According to him, crowd sourcing – a form of online fundraising – is central to funding his project. He collected donations for months to be able to get the project off the ground, and now the first issue is out.
“Slowly but surely we are gaining in popularity through social media. We have our issues on sale at Etsy now and so you can get digital or physical copies. We are hoping that this will move things online a bit better. We sell them for $6.99 online but cheaper at the Cons,” said Bernard.
Two tables over, Latief Martin, another local comic-book author/producer for Zile, which is about an apocalypse in Montreal, explained how he had also run a campaign through social media but actually sold spots in the comic for contributors to become immortalized as actual characters within the project.
“I wanted to put Montreal on the map for an apocalypse. We are so used to seeing New York, L.A. and San Francisco in stories and they are all iconic cities, but Montreal is an iconic city too. I really wanted to bring up the Montreal flavour, so we did an Indygogo.com campaign where our goal was $6000 to draw the first six issues. I am drawing it,” said Martin.
“This comic is populated by the people who contributed to it. We have not just done their faces but actual character profiles, back stories, looked at the weapons that they would chose, what their weaknesses would be and got photos for photo references.

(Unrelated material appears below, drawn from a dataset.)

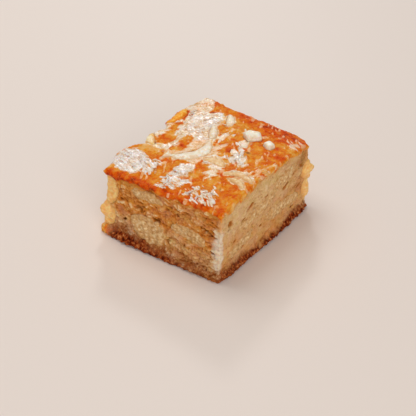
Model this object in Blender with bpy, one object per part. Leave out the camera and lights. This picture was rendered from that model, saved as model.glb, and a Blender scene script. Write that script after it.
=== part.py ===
"""A square-cut piece of apple sharlotka: a whisked sponge baked round slices of apple.

The piece stands on its baked underside. X runs along the near cut face, from left to right,
Y runs from the near cut face to the far one, and Z is up. The origin is under the middle of
the box that holds the piece. Sizes are in millimetres times MM, so the model is in metres.
"""

import math
import random

import bmesh
import bpy
from mathutils import Vector, noise

MM = 0.001

# Corners of the cut piece in plan, at its base and at its top: near left, near right, far right, far left.
BASE_CORNERS = ((-39.2, -42.6), (36.8, -43.6), (35.6, 42.1), (-40.5, 43.2))
TOP_CORNERS = ((-37.3, -40.8), (38.2, -43.0), (34.9, 41.2), (-36.8, 45.4))
# Heights of the top at the left, middle and right of its near edge, middle and far edge.
TOP_HEIGHTS = ((38.3, 39.2, 41.8), (40.8, 42.4, 43.4), (42.0, 41.6, 38.8))
NOMINAL_HEIGHT = 41.0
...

They are an intricate part of the story and they have ownership here. We have over 100 characters in the comic.”
Poring through the pages of these two Montreal comics, it was great to see the high quality of the local works. Both these handmade publications, which were just dreams a mere year or two ago, could easily be sold by a major distributor.
While there are thousands who go to these events as fans to celebrate their fandom with the like-minded, seeing the products of local artists and what they do to put Montreal on the map is inspirational as their characters may one day end up being some of the most popular at these conventions.